Procedurally, a ‘confidentiality’ or ‘external eyes only’ club is created by a court to restrict access of confidential information to a select group (the ‘club’) of individuals. The club typically comprises outside counsel and external representatives of the parties to a litigation, who review the information and advise their clients so that a speedy resolution can be reached.

If only things were that simple.

Clubs in India: the beginnings

In the recent years, confidentiality clubs have gained prominence in patent litigation in India, especially in SEP litigation and what has emerged is a diverging school of thought from the judiciary.
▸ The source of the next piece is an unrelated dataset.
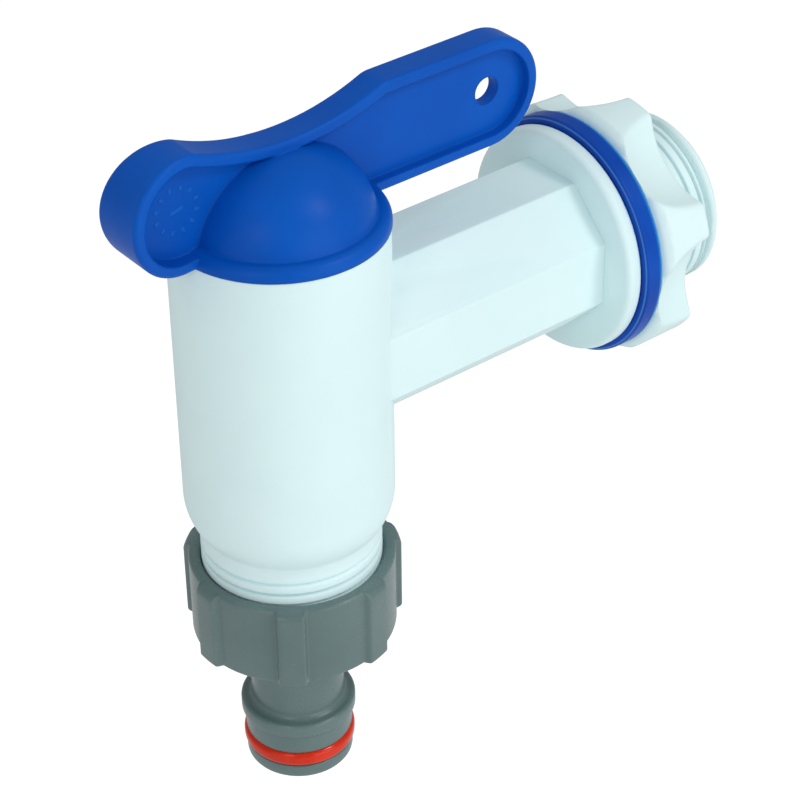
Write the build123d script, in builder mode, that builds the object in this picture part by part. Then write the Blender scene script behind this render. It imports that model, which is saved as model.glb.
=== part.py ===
from build123d import *
import math
import os

# Water butt tap: a quarter-turn lever tap with a threaded inlet tail and a threaded outlet.
# Frame: +X runs along the inlet axis into the butt, +Z is up. The origin lies on the inlet axis, in the
# plane of the flange's sealing face. All lengths are in millimetres and all angles in degrees.

# Standard sizes
thread_major_r = 13.22       # 3/4 inch parallel pipe thread, outside diameter 26.44
thread_root_r = 12.06
thread_play = 0.08           # gap round the thread inside the backnut and the connector
thread_lead = 0.8            # chamfer at the start of each outside thread
mouth_lead = 0.45            # chamfer at the mouth of each inside thread
edge_share = 0.9             # a rounded edge takes at most this share of its wall

# Overall layout
reach = 51.5                 # barrel axis to the flange's sealing face
barrel_rise = 21.55          # inlet axis up to the top of the barrel
barrel_h = 48.6              # barrel's own height
outlet_len = 14.7            # foot of the barrel to the end of the outlet
tail_len = 19.8              # sealing face to the end of the threaded tail
tail_ring_w = 1.9            # plain ring at the tail's end
tail_groove_w = 0.9          # groove behind it, where the thread ends

# Tap body
barrel_r = 15.2
barrel_foot_curve_r = 9.0    # the side curves in to the outlet by this radius
plug_bore_r = 12.2           # bore that the plug turns in
outlet_bore_r = 10.0
shoulder_h = 5.3             # floor under the plug, above the foot of the barrel
tube_sides = 8
tube_flats = 24.0            # inlet tube, across its flats
tube_edge_round = 0.4
inlet_bore_r = 9.0
port_r = 7.0                 # round port from the inlet bore into the plug bore
port_land = 1.8              # wall of the port beyond the barrel's outside
flange_r = 17.4
flange_t = 2.6
flange_front_round = 1.0
flange_back_round = 0.7
stop_floor_play = 0.2        # gap under the stop lug

# Plug
plug_play = 0.08             # radial running gap between the plug and its bore
seat_gap = 0.1               # gap between the cover flange and the top of the barrel
plug_foot_gap = 0.5          # gap between the plug and the shoulder
plug_hollow_r = 9.0
seal_wire_r = 0.88           # round section of the plug's two O-rings
seal_bore_play = 0.05        # gap between a plug seal and the bore
seal_groove_play = 0.02      # gap between a seal and the floor of its groove
seal_groove_side = 0.25      # gap at each side of an O-ring in its groove
upper_seal_drop = 6.0        # top of the barrel down to the upper O-ring
lower_seal_rise = 6.7        # floor under the plug up to the lower O-ring
port_seal_in_r = 7.6         # saddle ring, measured about the port's axis
port_seal_w = 1.6
port_seal_depth = 1.55
bead_rise = 2.2              # floor under the plug up to the middle of the snap bead
bead_h = 1.2
bead_proud = 0.25            # snap bead stands out from the plug bore by this much
bead_side_gap = 0.15
bead_radial_gap = 0.3
lug_span = 30.0              # stop lug, in degrees about the barrel's axis
lug_h = 2.4
lug_proud = 1.1              # lug stands out from the plug bore by this much
lug_radial_gap = 0.15
turn_range = 90.0            # the lever's quarter turn
stop_gap_deg = 1.5           # free angle past each end of the quarter turn

# Cover flange and dome
cover_r = 15.35
cover_t = 2.0
cover_round = 1.45
dome_r = 13.6                # the dome is an ellipse: half its width
dome_h = 12.0                # its height above the cover's underside
dome_wall = 2.3              # at the top of the dome
hollow_top_r = 12.5          # round ceiling of the hollow under the dome
dome_foot_round = 0.35

# Lever fin
fin_half_w = 2.45            # half width of the rim along the handle
fin_end_half_w = 4.45        # half width at the thumb end
fin_mid_half_w = 3.05        # half width half way along the flare
flare_from = 6.3             # the flare starts this far behind the barrel's axis
web_half_t = 1.0
rim_w = 1.65
thumb_r = 8.5                # round thumb end, towards the front
thumb_back = 16.4            # its centre, behind the barrel's axis
tip_r = 8.2                  # round tip of the handle
tip_ahead = 35.5             # its centre, ahead of the barrel's axis
dip_low = 13.35              # lowest point of the hollow above the dome, over the fin's lower edge
dip_ahead = 1.45             # that point, ahead of the barrel's axis
shoulder_round = 4.0         # where the hollow meets the handle's straight top
neck_angle = 30.5            # where the hollow meets the round thumb end, from the end's top
neck_round = 3.0             # rounding there
rim_edge_round = 0.6
tether_hole_r = 2.05

# Flange washer and backnut
washer_t = 3.0
washer_r = 18.45
washer_bore_play = 0.4       # gap between the rubber washer and the tail
washer_edge_round = 0.5
nut_len = 8.6
nut_r = 19.7                 # crests of the lobes
nut_lobes = 6
nut_first_lobe = 40.0        # angle of one lobe, from +Y towards +Z
scallop_r = 11.0
# Share of the nut's length from the washer, a scallop's depth there as a share of the nut's wall, and the
# rounding of its two corners
scallop_steps = ((0, 0.22, 1.3), (0.25, 0.42, 1.3), (0.55, 0.58, 1.3), (1, 0.69, 1.3))
nut_foot_drop = 1.3          # the crests are lower by this much at the washer
nut_foot_len = 1.1           # length over which they rise
nut_edge = 0.35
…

Being a fairly new concept in Indian jurisprudence, the first decision in India involving the creation of a confidentiality club in an IP matter occurred in 2012. In MVF 3 APS & Ors v M Sivasamy and Ors, a case related to infringement of copyright and breach of confidentiality vis-à-vis trade secrets, the Delhi High Court needed to come up with a mechanism to manage the confidential documents that were to be filed under sealed covers/boxes with the registrar, based on directions issued by a UK court where the parties were also locked in a battle.

A club was constituted with counsels of both parties who were bound by confidentiality and given access to the documents, in camera, or in the judge’s chambers.

Taking this a step further, proactively, the Delhi High Court promulgated its Original Side Rules, 2018, and specifically allowed for creation of confidentiality clubs. These rules do not require a specific constitution of the club, and it is left to the parties to come up with a framework of the constituent members.

However, by way of an illustrative structure, the rules suggest that only advocates, who are not, and have not been, in-house lawyers of either party and external experts should be members of the confidentiality club.